Because R6 is not built into base R, you’ll need to install and load a package in order to use it:

library(R6)

If you’d like to learn more about R6 after reading this chapter, the best place to start is the vignettes included in the package. You can list them by calling browseVignettes(package = "R6").

15.1 Classes and methods

R6 only needs a single function call to create both the class and its methods: R6::R6Class(). And this is the only function from the package that you’ll ever use! The following example shows the two most important arguments:

  • The first argument is the classname. It’s not strictly needed, but it improves error messages and makes it possible to also use R6 objects with S3 generics. By convention, R6 classes use UpperCamelCase.

  • The second argument, public, supplies a list of methods (functions) and fields (anything else) that make up the public interface of the object. By convention, methods and fields use snake_case. Methods can access the methods and fields of the current object via self$.

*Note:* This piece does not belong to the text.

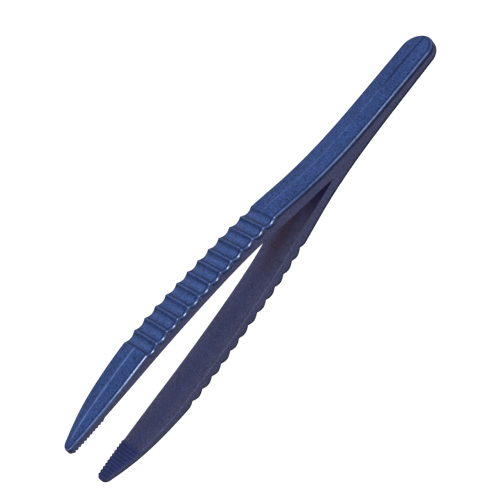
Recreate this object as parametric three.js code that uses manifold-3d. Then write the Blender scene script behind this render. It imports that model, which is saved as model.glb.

Accumulator <- R6Class("Accumulator", list(
  sum = 0,
  add = function(x = 1) {
    self$sum <- self$sum + x 
    invisible(self)
  })
)

You should always assign the result of R6Class() into a variable with the same name as the class. This creates an R6 object that defines the R6 class:

Accumulator
#> <Accumulator> object generator
#>   Public:
#>     sum: 0
#>     add: function (x = 1) 
#>     clone: function (deep = FALSE) 
#>   Parent env: <environment: R_GlobalEnv>
#>   Locked objects: TRUE
#>   Locked class: FALSE
#>   Portable: TRUE

You construct a new object from the class by calling the new() method. Methods belong to R6 objects so you use $ to access new():

x <- Accumulator$new() 

You can then call methods and access fields with $:

x$add(4) 
x$sum
#> [1] 4

In this class, the fields and methods are public which means that you can get or set the value of any field. Later, we’ll see how to use private fields and methods to prevent casual access to the internals of your class.

To make it clear when we’re talking about fields and methods as opposed to variables and functions, when referring to them in text, we’ll prefix with $. For example, the Accumulate class has field $sum and method $add().

15.1.1 Method chaining

$add() is called primarily for its side-effect of updating $sum.

Accumulator <- R6Class("Accumulator", list(
  sum = 0,
  add = function(x = 1) {
    self$sum <- self$sum + x 
    invisible(self)
  })
)

Side-effect R6 methods should always return self invisibly. This returns the “current” object and makes it possible to chain together multiple method calls:

x$add(10)$add(10)$sum
#> [1] 24

Alternatively, for long chains, you can spread the call over multiple lines:

x$
  add(10)$
  add(10)$
  sum
#> [1] 44

This technique is called method chaining and is commonly used in encapsulated OO languages (like Python and JavaScript) to create fluent interfaces. Method chaining is deeply related to the pipe, and we’ll discuss the pros and cons of each approach in pipe vs message-chaining tradeoffs.

15.1.2 Important methods

There are two important methods that will be defined for most classes: $initialize() and $print(). You don’t have to provide them, but it’s a good idea to do so because they will make your class easier to use.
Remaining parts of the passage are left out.